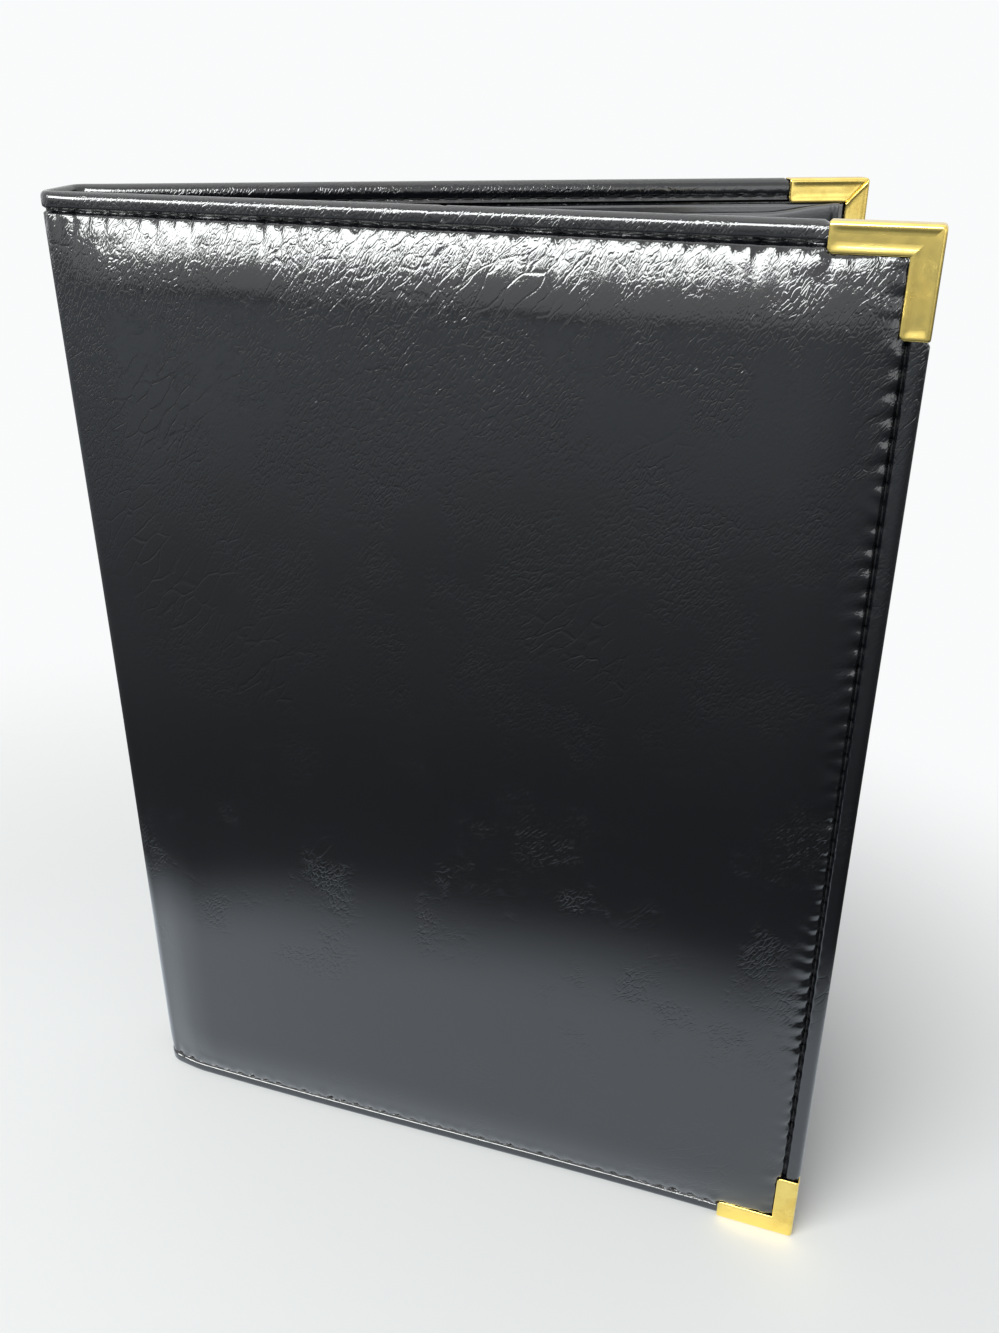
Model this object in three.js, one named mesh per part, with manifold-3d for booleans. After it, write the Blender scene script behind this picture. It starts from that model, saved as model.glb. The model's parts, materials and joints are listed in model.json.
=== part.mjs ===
// A leather portfolio with brass corners, standing on its lower edges with its covers part open.
//
// Two padded covers of turned and stitched hide hang on a flexible spine, as a book's covers do.
// Each cover is a stack: hide with a rolled hem, foam, board and lining. Four stamped brass corners
// clasp the free corners, and the inside carries pockets and a pen loop.
//
// Millimetres, +Z up. +X runs from the spine to the fore-edges and the front cover is towards -Y.
// The origin is under the middle of the standing portfolio.

import * as THREE from "three";
import { mergeVertices } from "three/addons/utils/BufferGeometryUtils.js";
import Module from "manifold-3d";

const wasm = await Module();
wasm.setup();

// Driving dimensions of the whole
const coverHeight = 318;
const coverWidth = 239.5; // along the cover, from its fold line to the fore-edge
const spineWidth = 24; // between the two fold lines, over the outer faces
const coverLean = THREE.MathUtils.degToRad(12.5); // how far each cover stands open from closed
const foldRadius = 6; // outer radius of the bend from spine to cover

// Layers, and the clearance between neighbours
const hideThickness = 0.9;
const boardThickness = 1.8;
const liningThickness = 0.7;
const stiffenerThickness = 1;
const pocketThickness = 0.8;
const seatGap = 0.3;
const foldGap = 0.8; // room at the fold for a cover to swing shut

// Rolled hem and its seam, measured inward from a cover's free edge
const rimThickness = 4.2;
const spineRimThickness = 3;
const seamInset = 5;
const seamHalfWidth = 1.5;
const seamDepth = 0.9; // on the outer face
const innerSeamDepth = 0.6;
const hemWidth = 6.6;
const hemStep = 0.3; // over this width the hem thins to a single hide

// The padded swell of a cover's outer face
const padRise = 2.6;
const padRun = 13; // from the seam to the full swell
const foldRun = 16; // the same, from the fold
const padInset = 13; // edge of the foam

// Brass corners
const cornerLeg = 25;
const cornerBand = 7;
const brassThickness = 0.5;
const brassEdgeRadius = 0.7;
const legEndRadius = 1.5;
const mitreSlit = 0.3;
const mitreTipLand = 1;

// Board and lining
const boardInset = hemWidth + hemStep + seatGap;
const boardFoldInset = 11; // from the fold line, so the fold stays supple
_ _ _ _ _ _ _
#### TO BE DONE
Please return the data above exactly as given.

#### EXERCISE RESPONSE
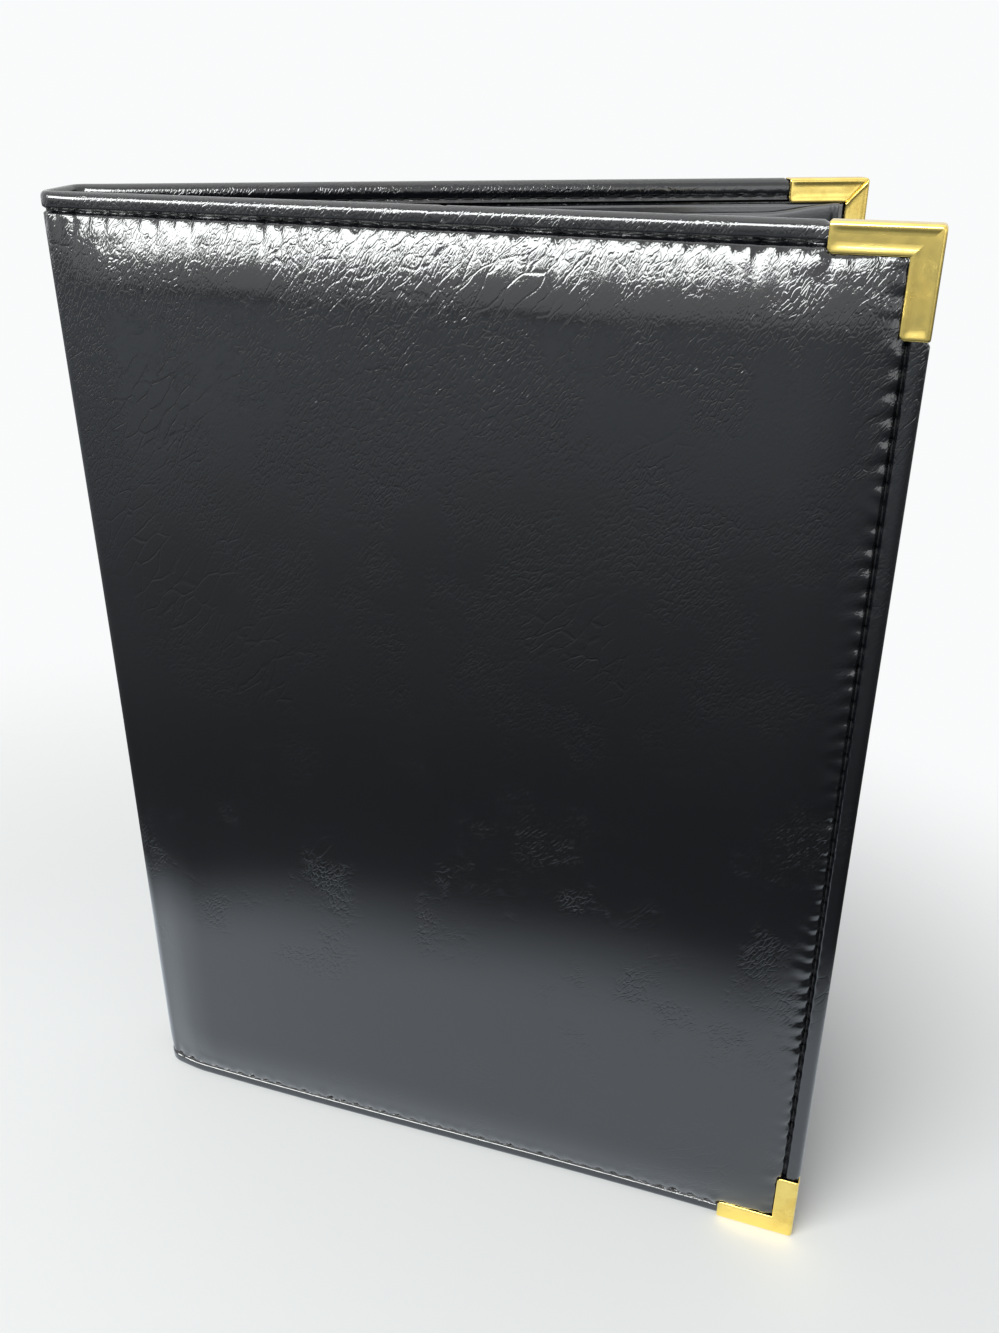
Model this object in three.js, one named mesh per part, with manifold-3d for booleans. After it, write the Blender scene script behind this picture. It starts from that model, saved as model.glb. The model's parts, materials and joints are listed in model.json.
=== part.mjs ===
// A leather portfolio with brass corners, standing on its lower edges with its covers part open.
//
// Two padded covers of turned and stitched hide hang on a flexible spine, as a book's covers do.
// Each cover is a stack: hide with a rolled hem, foam, board and lining. Four stamped brass corners
// clasp the free corners, and the inside carries pockets and a pen loop.
//
// Millimetres, +Z up. +X runs from the spine to the fore-edges and the front cover is towards -Y.
// The origin is under the middle of the standing portfolio.

import * as THREE from "three";
import { mergeVertices } from "three/addons/utils/BufferGeometryUtils.js";
import Module from "manifold-3d";

const wasm = await Module();
wasm.setup();

// Driving dimensions of the whole
const coverHeight = 318;
const coverWidth = 239.5; // along the cover, from its fold line to the fore-edge
const spineWidth = 24; // between the two fold lines, over the outer faces
const coverLean = THREE.MathUtils.degToRad(12.5); // how far each cover stands open from closed
const foldRadius = 6; // outer radius of the bend from spine to cover

// Layers, and the clearance between neighbours
const hideThickness = 0.9;
const boardThickness = 1.8;
const liningThickness = 0.7;
const stiffenerThickness = 1;
const pocketThickness = 0.8;
const seatGap = 0.3;
const foldGap = 0.8; // room at the fold for a cover to swing shut

// Rolled hem and its seam, measured inward from a cover's free edge
const rimThickness = 4.2;
const spineRimThickness = 3;
const seamInset = 5;
const seamHalfWidth = 1.5;
const seamDepth = 0.9; // on the outer face
const innerSeamDepth = 0.6;
const hemWidth = 6.6;
const hemStep = 0.3; // over this width the hem thins to a single hide

// The padded swell of a cover's outer face
const padRise = 2.6;
const padRun = 13; // from the seam to the full swell
const foldRun = 16; // the same, from the fold
const padInset = 13; // edge of the foam

// Brass corners
const cornerLeg = 25;
const cornerBand = 7;
const brassThickness = 0.5;
const brassEdgeRadius = 0.7;
const legEndRadius = 1.5;
const mitreSlit = 0.3;
const mitreTipLand = 1;

// Board and lining
const boardInset = hemWidth + hemStep + seatGap;
const boardFoldInset = 11; // from the fold line, so the fold stays supple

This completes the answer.